When Does the Lock Ease

There’s no switch that flips the rate lock off. It will ease gradually over years as:

Life events override financial optimization. People get divorced, take new jobs, have children, lose jobs, retire, and inherit. Life doesn’t wait for interest rates. Each year, some percentage of locked-in homeowners sell regardless of the rate penalty. Based on historical turnover data, we estimate this forced-move percentage at roughly 3-4% per year.

Rates decline. Every 50-basis-point drop in mortgage rates narrows the gap that locked-in homeowners face and brings some percentage of voluntary movers back into the market. If rates reach the low 5% range, the rate penalty for moving would shrink enough to unlock meaningful supply. Our analysis suggests that rates below 5.5% would release approximately 10-15% more listings in Deschutes County.

Equity accumulation changes the math. As homeowners build equity through appreciation and principal paydown, some will have enough to make a large down payment on their next home, offsetting the higher rate with a smaller loan amount. This is already happening at the upper end of the market.

Time passes. Every year, some low-rate mortgages are paid off through sale, refinance (at whatever current rates are), or maturity. The pool of sub-5% mortgages will shrink naturally, but the process will take a decade or more to fully work through the system.
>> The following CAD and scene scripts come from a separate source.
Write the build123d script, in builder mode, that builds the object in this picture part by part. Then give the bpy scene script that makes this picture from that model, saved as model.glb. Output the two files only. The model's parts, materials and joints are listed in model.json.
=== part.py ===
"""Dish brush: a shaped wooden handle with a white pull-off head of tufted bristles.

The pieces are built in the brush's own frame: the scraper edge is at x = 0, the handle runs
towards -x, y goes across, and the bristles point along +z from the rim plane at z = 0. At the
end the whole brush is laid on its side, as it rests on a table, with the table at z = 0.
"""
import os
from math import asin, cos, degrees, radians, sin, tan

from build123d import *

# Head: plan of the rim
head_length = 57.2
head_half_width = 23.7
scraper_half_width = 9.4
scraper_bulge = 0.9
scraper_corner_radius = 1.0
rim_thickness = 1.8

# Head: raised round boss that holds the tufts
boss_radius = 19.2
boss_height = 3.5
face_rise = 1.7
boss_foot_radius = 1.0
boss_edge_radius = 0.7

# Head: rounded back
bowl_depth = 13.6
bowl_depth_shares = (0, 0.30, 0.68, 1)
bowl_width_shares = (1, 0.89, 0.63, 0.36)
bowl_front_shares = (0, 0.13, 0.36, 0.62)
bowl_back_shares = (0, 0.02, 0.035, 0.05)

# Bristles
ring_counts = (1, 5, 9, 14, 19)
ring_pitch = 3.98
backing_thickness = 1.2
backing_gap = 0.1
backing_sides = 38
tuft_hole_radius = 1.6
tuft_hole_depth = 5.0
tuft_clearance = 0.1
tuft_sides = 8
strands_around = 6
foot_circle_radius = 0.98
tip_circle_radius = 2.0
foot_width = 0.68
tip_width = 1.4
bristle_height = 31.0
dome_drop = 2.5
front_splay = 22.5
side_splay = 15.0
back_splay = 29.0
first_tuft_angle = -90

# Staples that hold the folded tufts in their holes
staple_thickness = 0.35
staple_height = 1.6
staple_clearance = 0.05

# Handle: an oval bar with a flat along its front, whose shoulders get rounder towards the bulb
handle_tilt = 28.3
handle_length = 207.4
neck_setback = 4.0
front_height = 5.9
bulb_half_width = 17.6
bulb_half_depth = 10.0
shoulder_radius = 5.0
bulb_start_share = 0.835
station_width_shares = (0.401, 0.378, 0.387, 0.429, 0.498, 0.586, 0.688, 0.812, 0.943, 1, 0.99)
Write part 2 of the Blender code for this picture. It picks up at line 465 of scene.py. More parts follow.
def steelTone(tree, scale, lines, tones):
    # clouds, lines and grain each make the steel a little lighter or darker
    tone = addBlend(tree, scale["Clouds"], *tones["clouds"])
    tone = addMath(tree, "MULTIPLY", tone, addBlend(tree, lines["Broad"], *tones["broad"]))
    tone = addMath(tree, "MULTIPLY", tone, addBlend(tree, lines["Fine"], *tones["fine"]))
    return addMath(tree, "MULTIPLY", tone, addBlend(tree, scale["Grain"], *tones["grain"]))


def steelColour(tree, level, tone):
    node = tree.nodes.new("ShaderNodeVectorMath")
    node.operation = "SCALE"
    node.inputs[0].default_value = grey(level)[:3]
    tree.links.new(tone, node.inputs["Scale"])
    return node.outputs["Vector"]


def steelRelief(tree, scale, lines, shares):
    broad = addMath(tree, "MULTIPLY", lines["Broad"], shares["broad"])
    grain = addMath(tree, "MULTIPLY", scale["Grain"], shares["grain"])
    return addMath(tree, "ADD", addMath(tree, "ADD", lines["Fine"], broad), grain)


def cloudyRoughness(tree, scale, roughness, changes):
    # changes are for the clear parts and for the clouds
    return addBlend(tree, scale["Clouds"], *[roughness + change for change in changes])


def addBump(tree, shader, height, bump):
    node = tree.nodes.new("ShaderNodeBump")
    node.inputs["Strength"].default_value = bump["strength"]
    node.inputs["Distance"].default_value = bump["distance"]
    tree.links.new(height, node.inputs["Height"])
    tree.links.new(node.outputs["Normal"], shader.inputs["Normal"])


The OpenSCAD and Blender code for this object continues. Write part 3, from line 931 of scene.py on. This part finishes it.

What Buyers Should Understand

The rate lock effect means the supply-demand imbalance is structural, not cyclical. Wishing for a flood of inventory isn’t a strategy. Instead, Central Oregon buyers should:

  • Accept that inventory will remain below historical norms for the foreseeable future
  • Focus on neighborhoods where new construction is adding supply
  • Be prepared to act when good listings appear, because the pool of active listings is smaller than it should be
  • Consider new construction as a way to sidestep the constrained resale market

The rate lock effect is real, it’s significant, and it’s going to shape Central Oregon’s housing market for years to come. Understanding it won’t change the fundamentals, but it will help you set realistic expectations and make better decisions.